◆ Do this: Each entry has to be copied exactly, with nothing missed.

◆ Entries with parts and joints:

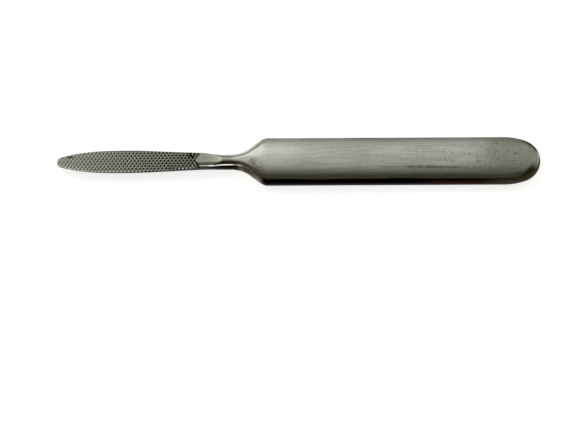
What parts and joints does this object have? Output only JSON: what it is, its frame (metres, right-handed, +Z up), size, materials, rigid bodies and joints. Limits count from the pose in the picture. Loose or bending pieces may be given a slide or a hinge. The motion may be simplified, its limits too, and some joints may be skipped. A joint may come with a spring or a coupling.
{
  "type": "bone file",
  "caption": "One-piece steel bone file: leaf-shaped head cross-cut with teeth on its upper face, a round neck and a flat handle with rounded edges.",
  "frame": {"origin": "middle of the tool's length and width, on the surface that the underside of the handle lies on", "axes": "+X along the tool from the tip of the head to the end of the handle, +Z up out of the toothed face"},
  "size_m": [0.175, 0.0184, 0.0062],
  "materials": {
    "steel": "satin ground stainless steel with a lengthwise grain, bright at the neck and dull between the teeth"
  },
  "bodies": {
    "root": {"bone_file": "steel"}
  },
  "joints": []
}
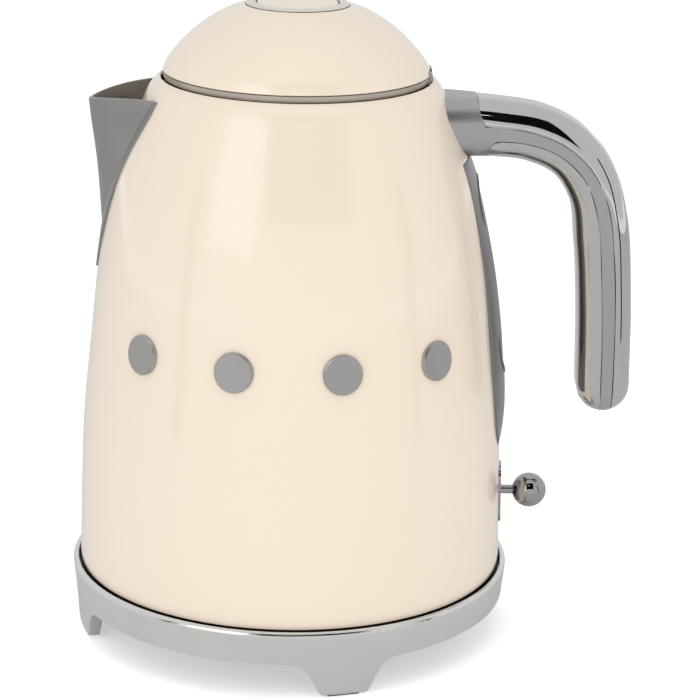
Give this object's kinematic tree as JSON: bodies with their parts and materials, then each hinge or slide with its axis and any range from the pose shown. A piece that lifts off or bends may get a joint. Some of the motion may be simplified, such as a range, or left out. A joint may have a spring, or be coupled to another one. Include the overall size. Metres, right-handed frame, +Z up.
{
  "type": "cordless electric kettle",
  "caption": "Dome-shaped cordless electric kettle with a hinged button lid, spout filter, water gauge, switch lever and a separate round power base.",
  "frame": {"origin": "on the table under the kettle's vertical axis, at the centre of the base", "axes": "+Z up, +X towards the handle, -X towards the spout, +Y away from the front"},
  "size_m": [0.2176, 0.1722, 0.248],
  "materials": {
    "body_paint": "high-gloss cream enamel",
    "skirt_metal": "satin, with a polished rolled lip",
    "spout_steel": "satin stainless",
    "satin_steel": "satin stainless",
    "polished_steel": "mirror polish",
    "handle_satin": "fine satin plating",
    "handle_polish": "mirror-polished plating",
    "gauge_metal": "satin plating",
    "gauge_clear": "clear, slightly smoked, polished",
    "band_metal": "light satin",
    "bezel_metal": "light satin, turned",
    "black_plastic": "fine matt moulding",
    "grey_plastic": "fine matt moulding",
    "filter_mesh": "woven fine mesh",
    "rubber_black": "matt",
    "seal_rubber": "matt silicone",
    "contact_brass": "plated, polished",
    "spreader_aluminium": "milled",
    "fastener_steel": "zinc plated"
  },
  "bodies": {
    "power_base": {"base_skirt": "skirt_metal", "foot_pads": "rubber_black", "base_top_plate": "black_plastic", "base_bottom_cover": "black_plastic", "cord_drum": "black_plastic", "base_screws": "fastener_steel", "cord_grommet": "rubber_black", "cord_clamp": "black_plastic", "base_connector": "black_plastic", "base_contacts": "contact_brass"},
    "centring_collar": {"locating_collar": "grey_plastic"},
    "kettle": {"body_shell": "body_paint", "mouth_ring": "satin_steel", "hinge_pin": "polished_steel", "spout": "spout_steel", "filter_rails": "grey_plastic", "trim_studs": "satin_steel", "heated_floor": "satin_steel", "floor_seal": "seal_rubber", "heat_spreader": "spreader_aluminium", "heating_element": "satin_steel", "control_body": "black_plastic", "pivot_pins": "fastener_steel", "bimetal_disc": "contact_brass", "kettle_connector": "black_plastic", "contact_rings": "contact_brass", "bottom_cover": "black_plastic", "bottom_screws": "fastener_steel", "steam_tube": "grey_plastic", "steam_tube_seal": "seal_rubber", "gauge_frame": "gauge_metal", "gauge_window": "gauge_clear", "gauge_seal": "seal_rubber", "handle_core": "handle_satin", "handle_outer_cover": "handle_polish", "handle_inner_grip": "handle_polish", "handle_bracket": "fastener_steel", "handle_screws": "fastener_steel", "switch_plate": "polished_steel"},
    "spout_filter": {"filter_frame": "grey_plastic", "filter_mesh": "filter_mesh"},
    "switch_lever": {"lever_stem": "polished_steel", "lever_hub": "black_plastic", "lever_ball": "polished_steel"},
    "trip_rocker": {"trip_rocker": "black_plastic"},
    "lid": {"lid_dome": "body_paint", "lid_seam_band": "band_metal", "lid_liner": "black_plastic", "lid_screws": "fastener_steel", "lid_seal": "seal_rubber", "button_bezel": "bezel_metal", "button_spring": "fastener_steel"},
    "lid_button": {"button_cap": "body_paint", "button_plunger": "black_plastic"},
    "lid_latch": {"latch_bolt": "grey_plastic", "latch_spring": "fastener_steel"}
  },
  "joints": [
    {"name": "kettle_swivel", "type": "hinge", "parent": "power_base", "child": "centring_collar", "pos_m": [0, 0, 0.025], "axis": [0, 0, 1], "continuous": true},
    {"name": "kettle_lift", "type": "slide", "parent": "centring_collar", "child": "kettle", "axis": [0, 0, 1], "range_m": [0, 0.12]},
    {"name": "lid_hinge", "type": "hinge", "parent": "kettle", "child": "lid", "pos_m": [0.0494, 0, 0.2209], "axis": [0, 1, 0], "range_deg": [0, 85]},
    {"name": "lid_button_press", "type": "slide", "parent": "lid", "child": "lid_button", "axis": [0, 0, -1], "range_m": [0, 0.003], "stiffness_N_per_m": 400, "springref_m": -0.003, "deforming": ["button_spring"]},
    {"name": "lid_latch_slide", "type": "slide", "parent": "lid", "child": "lid_latch", "axis": [1, 0, 0], "range_m": [0, 0.003]},
    {"name": "switch_lever_tilt", "type": "hinge", "parent": "kettle", "child": "switch_lever", "pos_m": [0.073, 0, 0.0542], "axis": [0, 1, 0], "range_deg": [0, 18]},
    {"name": "trip_rocker_tilt", "type": "hinge", "parent": "kettle", "child": "trip_rocker", "pos_m": [0.048, 0, 0.0476], "axis": [0, 1, 0], "range_deg": [-18, 0]},
    {"name": "filter_lift", "type": "slide", "parent": "kettle", "child": "spout_filter", "axis": [0.309, 0, 0.9511], "range_m": [0, 0.005]}
  ],
  "couplings": [
    {"joint": "lid_latch_slide", "follows": "lid_button_press", "ratio": 1},
    {"joint": "trip_rocker_tilt", "follows": "switch_lever_tilt", "ratio": -1}
  ]
}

◆ Result:
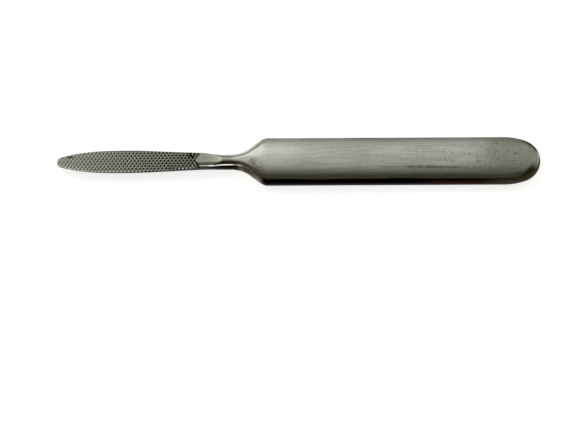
What parts and joints does this object have? Output only JSON: what it is, its frame (metres, right-handed, +Z up), size, materials, rigid bodies and joints. Limits count from the pose in the picture. Loose or bending pieces may be given a slide or a hinge. The motion may be simplified, its limits too, and some joints may be skipped. A joint may come with a spring or a coupling.
{
  "type": "bone file",
  "caption": "One-piece steel bone file: leaf-shaped head cross-cut with teeth on its upper face, a round neck and a flat handle with rounded edges.",
  "frame": {"origin": "middle of the tool's length and width, on the surface that the underside of the handle lies on", "axes": "+X along the tool from the tip of the head to the end of the handle, +Z up out of the toothed face"},
  "size_m": [0.175, 0.0184, 0.0062],
  "materials": {
    "steel": "satin ground stainless steel with a lengthwise grain, bright at the neck and dull between the teeth"
  },
  "bodies": {
    "root": {"bone_file": "steel"}
  },
  "joints": []
}
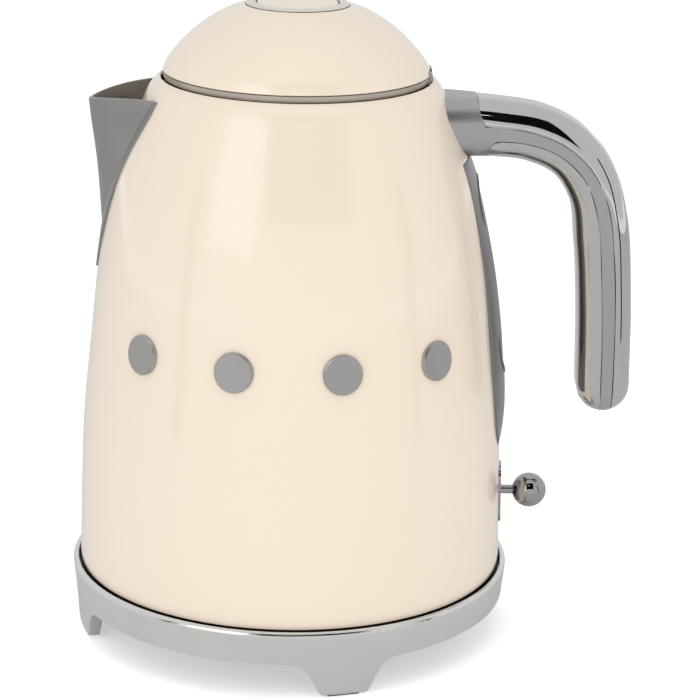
Give this object's kinematic tree as JSON: bodies with their parts and materials, then each hinge or slide with its axis and any range from the pose shown. A piece that lifts off or bends may get a joint. Some of the motion may be simplified, such as a range, or left out. A joint may have a spring, or be coupled to another one. Include the overall size. Metres, right-handed frame, +Z up.
{
  "type": "cordless electric kettle",
  "caption": "Dome-shaped cordless electric kettle with a hinged button lid, spout filter, water gauge, switch lever and a separate round power base.",
  "frame": {"origin": "on the table under the kettle's vertical axis, at the centre of the base", "axes": "+Z up, +X towards the handle, -X towards the spout, +Y away from the front"},
  "size_m": [0.2176, 0.1722, 0.248],
  "materials": {
    "body_paint": "high-gloss cream enamel",
    "skirt_metal": "satin, with a polished rolled lip",
    "spout_steel": "satin stainless",
    "satin_steel": "satin stainless",
    "polished_steel": "mirror polish",
    "handle_satin": "fine satin plating",
    "handle_polish": "mirror-polished plating",
    "gauge_metal": "satin plating",
    "gauge_clear": "clear, slightly smoked, polished",
    "band_metal": "light satin",
    "bezel_metal": "light satin, turned",
    "black_plastic": "fine matt moulding",
    "grey_plastic": "fine matt moulding",
    "filter_mesh": "woven fine mesh",
    "rubber_black": "matt",
    "seal_rubber": "matt silicone",
    "contact_brass": "plated, polished",
    "spreader_aluminium": "milled",
    "fastener_steel": "zinc plated"
  },
  "bodies": {
    "power_base": {"base_skirt": "skirt_metal", "foot_pads": "rubber_black", "base_top_plate": "black_plastic", "base_bottom_cover": "black_plastic", "cord_drum": "black_plastic", "base_screws": "fastener_steel", "cord_grommet": "rubber_black", "cord_clamp": "black_plastic", "base_connector": "black_plastic", "base_contacts": "contact_brass"},
    "centring_collar": {"locating_collar": "grey_plastic"},
    "kettle": {"body_shell": "body_paint", "mouth_ring": "satin_steel", "hinge_pin": "polished_steel", "spout": "spout_steel", "filter_rails": "grey_plastic", "trim_studs": "satin_steel", "heated_floor": "satin_steel", "floor_seal": "seal_rubber", "heat_spreader": "spreader_aluminium", "heating_element": "satin_steel", "control_body": "black_plastic", "pivot_pins": "fastener_steel", "bimetal_disc": "contact_brass", "kettle_connector": "black_plastic", "contact_rings": "contact_brass", "bottom_cover": "black_plastic", "bottom_screws": "fastener_steel", "steam_tube": "grey_plastic", "steam_tube_seal": "seal_rubber", "gauge_frame": "gauge_metal", "gauge_window": "gauge_clear", "gauge_seal": "seal_rubber", "handle_core": "handle_satin", "handle_outer_cover": "handle_polish", "handle_inner_grip": "handle_polish", "handle_bracket": "fastener_steel", "handle_screws": "fastener_steel", "switch_plate": "polished_steel"},
    "spout_filter": {"filter_frame": "grey_plastic", "filter_mesh": "filter_mesh"},
    "switch_lever": {"lever_stem": "polished_steel", "lever_hub": "black_plastic", "lever_ball": "polished_steel"},
    "trip_rocker": {"trip_rocker": "black_plastic"},
    "lid": {"lid_dome": "body_paint", "lid_seam_band": "band_metal", "lid_liner": "black_plastic", "lid_screws": "fastener_steel", "lid_seal": "seal_rubber", "button_bezel": "bezel_metal", "button_spring": "fastener_steel"},
    "lid_button": {"button_cap": "body_paint", "button_plunger": "black_plastic"},
    "lid_latch": {"latch_bolt": "grey_plastic", "latch_spring": "fastener_steel"}
  },
  "joints": [
    {"name": "kettle_swivel", "type": "hinge", "parent": "power_base", "child": "centring_collar", "pos_m": [0, 0, 0.025], "axis": [0, 0, 1], "continuous": true},
    {"name": "kettle_lift", "type": "slide", "parent": "centring_collar", "child": "kettle", "axis": [0, 0, 1], "range_m": [0, 0.12]},
    {"name": "lid_hinge", "type": "hinge", "parent": "kettle", "child": "lid", "pos_m": [0.0494, 0, 0.2209], "axis": [0, 1, 0], "range_deg": [0, 85]},
    {"name": "lid_button_press", "type": "slide", "parent": "lid", "child": "lid_button", "axis": [0, 0, -1], "range_m": [0, 0.003], "stiffness_N_per_m": 400, "springref_m": -0.003, "deforming": ["button_spring"]},
    {"name": "lid_latch_slide", "type": "slide", "parent": "lid", "child": "lid_latch", "axis": [1, 0, 0], "range_m": [0, 0.003]},
    {"name": "switch_lever_tilt", "type": "hinge", "parent": "kettle", "child": "switch_lever", "pos_m": [0.073, 0, 0.0542], "axis": [0, 1, 0], "range_deg": [0, 18]},
    {"name": "trip_rocker_tilt", "type": "hinge", "parent": "kettle", "child": "trip_rocker", "pos_m": [0.048, 0, 0.0476], "axis": [0, 1, 0], "range_deg": [-18, 0]},
    {"name": "filter_lift", "type": "slide", "parent": "kettle", "child": "spout_filter", "axis": [0.309, 0, 0.9511], "range_m": [0, 0.005]}
  ],
  "couplings": [
    {"joint": "lid_latch_slide", "follows": "lid_button_press", "ratio": 1},
    {"joint": "trip_rocker_tilt", "follows": "switch_lever_tilt", "ratio": -1}
  ]
}